Indonesian President Joko Widodo on Thursday attended the financial closure ceremony for the plant, which has been delayed for years as dozens of farmers had refused to give up their land. Widodo has pledged to boost Indonesia’s electricity capacity by two-thirds by 2019, but the ambitious proposal has been dogged by postponements and reversals.

“The driving force for this project is the president himself,” Thohir said. “This is a public-private partnership that definitely has to go ahead as he wants to show to the world that the Indonesian government can solve an issue.”

Adaro, Indonesia’s biggest coal producer by market value, plans to bid for two more power plant projects in Indonesia’s Sumatra and Java islands to raise its total capacity to around 5,000 megawatts in the next five years, Thohir said.

Coal mining contributes around half of Adaro revenue, but the company plans to diversify further into power generation and logistics in Indonesia, said Thohir, who has been in the coal business since 1992.

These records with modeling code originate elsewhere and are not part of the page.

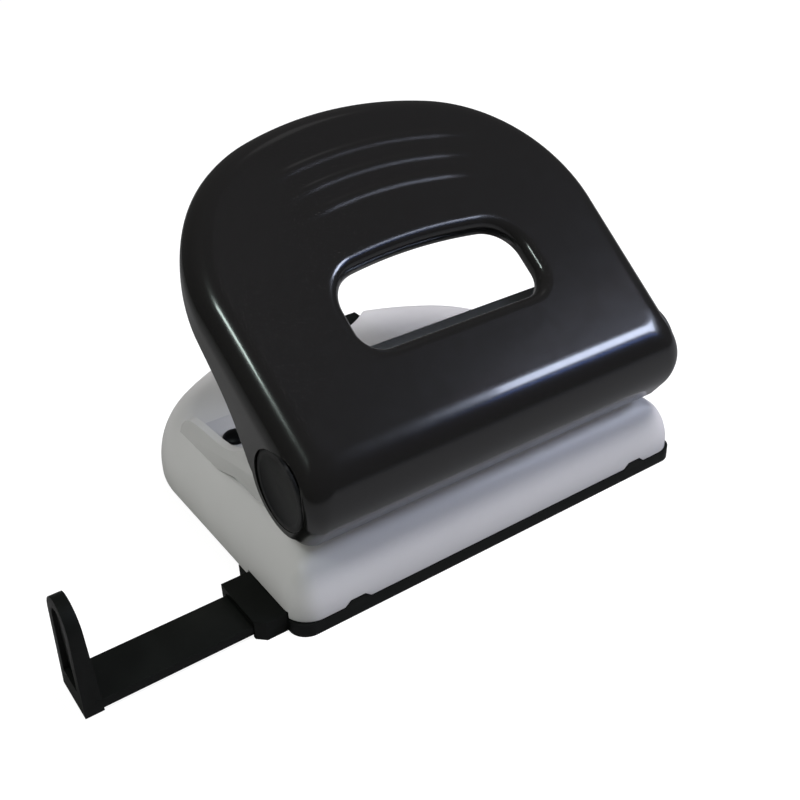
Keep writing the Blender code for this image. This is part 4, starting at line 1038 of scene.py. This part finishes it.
black_enamel = enamel("black_enamel", (0.0068, 0.0065, 0.0064), (0.05, 0.048, 0.045), 0.20, 0.30, 0.5)
lever_piece = closed_skin("lever_cover", rings)
HINGE_LINE = (0.0, 0.0, 0.0)
AXLE_HOLE = AXLE_RADIUS + HOLE_GAP
CAP_RADIUS = 8.7 * MM
CAP_RECESS = 1.2 * MM
reach = LEVER_HALF_WIDTH + OVERRUN
cut(lever_piece, turned("axle_hole", [(AXLE_HOLE, -reach), (AXLE_HOLE, reach)], HINGE_LINE, "X"))
for side in (-1, 1):
    face = side * (LEVER_HALF_WIDTH - CAP_RECESS)
    profile = [(CAP_RADIUS + HOLE_GAP, face), (CAP_RADIUS + HOLE_GAP, side * reach)]
    cut(lever_piece, turned("recess", profile, HINGE_LINE, "X", 96))
dress(lever_piece, black_enamel, "lever", "lever_shell", placing=lever_to_frame, crease=40)

# Press bar: zinc plated steel strip folded to an angle and spot welded under the lever plate.
# Its sloping leg bears on the domed tops of both pins.
PRESS_TILT = math.radians(22.1)
PRESS_OFFSET = 9.0 * MM
PRESS_SHEET = 1.5 * MM
PRESS_START = 7.5 * MM
PRESS_END = 18.0 * MM
PRESS_FLANGE = 5.5 * MM
PRESS_HALF_LENGTH = 44.5 * MM
along = Vector((math.cos(PRESS_TILT), -math.sin(PRESS_TILT)))
square = Vector((math.sin(PRESS_TILT), math.cos(PRESS_TILT)))
start = square * PRESS_OFFSET + along * PRESS_START
end = square * PRESS_OFFSET + along * PRESS_END
end_top = end + square * PRESS_SHEET
press_top = LEVER_NOSE - LEVER_SHEET - TOUCH_GAP
bend_level = start[1] + PRESS_SHEET * (1 - math.sin(PRESS_TILT)) / math.cos(PRESS_TILT)
press_profile = [
    tuple(start),
    tuple(end),
    tuple(end_top),
    (start[0] + PRESS_SHEET, bend_level),
    (start[0] + PRESS_SHEET, press_top),
    (start[0] - PRESS_FLANGE, press_top),
    (start[0] - PRESS_FLANGE, press_top - PRESS_SHEET),
    (start[0], press_top - PRESS_SHEET),
]
press_piece = sideways("pressing_bar", press_profile, -PRESS_HALF_LENGTH, PRESS_HALF_LENGTH)
rounded(press_piece)
dress(press_piece, zinc_plate, "lever", "press_bar", placing=lever_to_frame)

# Hinge axle: zinc plated steel rod through both lobes and both ears, which the lever turns on.
# It is bored at its ends, where the caps' stems are pressed in.
AXLE_BORE_RADIUS = 1.5 * MM
AXLE_BORE_DEPTH = 3.5 * MM
AXLE_EDGE_ROUND = 0.15 * MM
axle_end = LEVER_HALF_WIDTH - CAP_RECESS
axle_piece = turned("hinge_rod", [(AXLE_RADIUS, -axle_end), (AXLE_RADIUS, axle_end)], HINGE_LINE, "X")
for side in (-1, 1):
    places = (axle_end - AXLE_BORE_DEPTH, axle_end + OVERRUN)
    profile = [(AXLE_BORE_RADIUS, side * place) for place in places]
    cut(axle_piece, turned("bore", profile, HINGE_LINE, "X"))
rounded(axle_piece, AXLE_EDGE_ROUND, 2)
dress(axle_piece, zinc_plate, "lever", "hinge_axle", placing=lever_to_frame)

# Axle caps: round covers moulded in black satin plastic, with a raised rim and a shallow dished face.
# Each sits in a round recess of the lobe and is held by a stem in the axle's bore.
CAP_THICKNESS = 0.6 * MM
CAP_DISH = 0.5 * MM
CAP_RIM = 1.1 * MM
CAP_STEM_LENGTH = 2.6 * MM


def plastic(name, colour, roughness, grain, depth):
    """Moulded plastic: spark eroded grain, cloudy flow marks, and lighter rubbed edges."""
    made = Finish(name, colour, roughness, specular=0.20)
    cloud = made.noise(90.0, 3.0)
    light = tuple(channel * 1.5 for channel in colour)
    body = made.blend(cloud.between(0.3, 0.8), (*colour, 1.0), (*light, 1.0))
    rubbed = made.wear() * made.noise(500.0, 4.0).between(0.45, 0.68)
    made.set("Base Color", made.blend(rubbed * 0.5, body, (0.030, 0.030, 0.030, 1.0)))
    texture = made.noise(grain, 2.0)
    made.set("Roughness", texture * 0.12 + cloud * 0.06 + (roughness - 0.09))
    made.set("Normal", made.bump(texture, depth, 0.5))
    return made.material


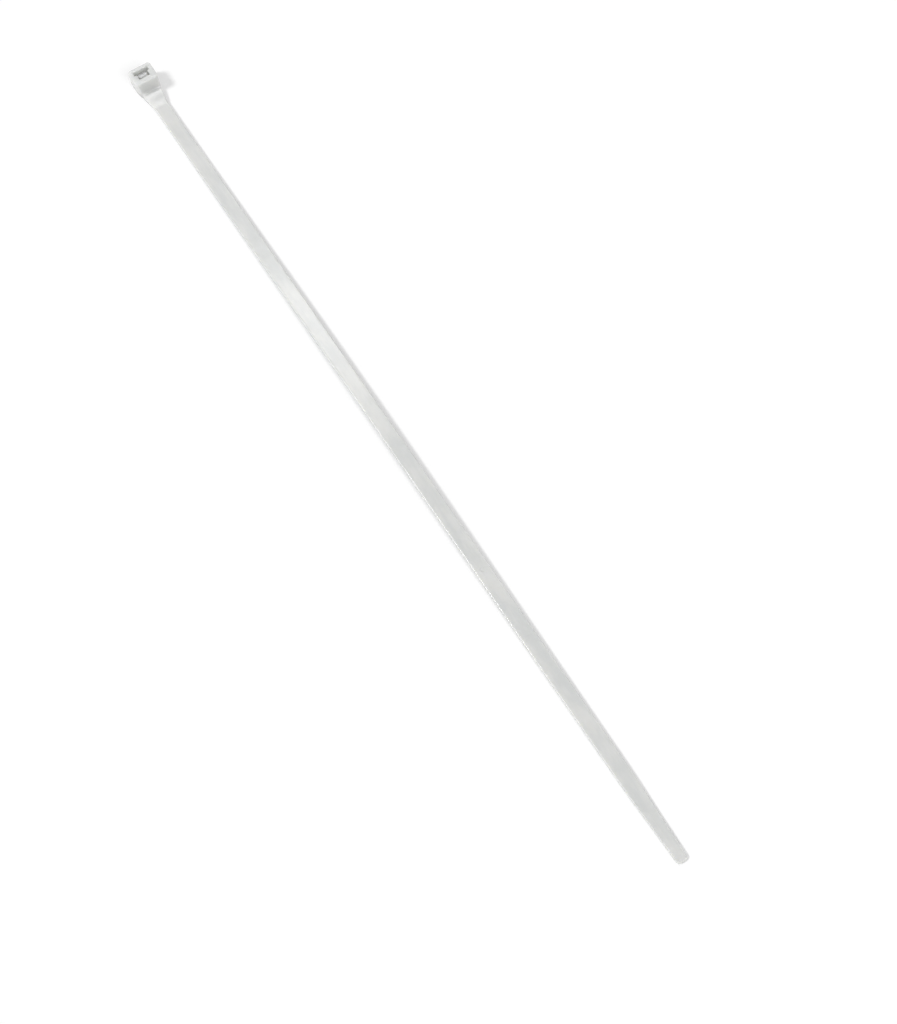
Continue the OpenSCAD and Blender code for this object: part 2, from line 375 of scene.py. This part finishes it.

Widodo’s plan for Southeast Asia’s biggest economy calls for it to add 35,000 megawatts in power capacity by 2019.

To be a part of that, Adaro has been switching its focus away from exports, Thohir said.

“For Adaro, going into the medium to long term, we are playing the domestic story.”


Earlier this week, Adaro agreed to buy BHP Billiton’s 75 percent stake in the IndoMet Coal project for $120 million, slightly more than a third of the price that the Indonesian company paid for 25 percent of the asset six years ago.

Adaro will fund the acquisition with internal cash, said Thohir, who last year was ranked by Forbes as one of Indonesia’s 50 richest people. The company has no plans to make further coal mine acquisitions at the moment, he said.

Adaro sees coal prices rising 5-10 percent in the next 2-3 years due to the consolidation of supply, Thohir said.

The company expects to maintain its production at 52 million-54 million tons this year, he said, but added that he expected fewer than 10 Indonesian coal producers to survive out of hundreds as cash flows dry up because of low prices.

“Previously people were in a denial stage, but now they have woken up to the reality. If they continue bleeding, they can’t go on,” Thohir said.

The benchmark Asian coal price is now trading around $55 per ton - less than a third of its 2008 peak - due to oversupply and a slowdown in demand from China, one of the world’s top consumers of the commodity.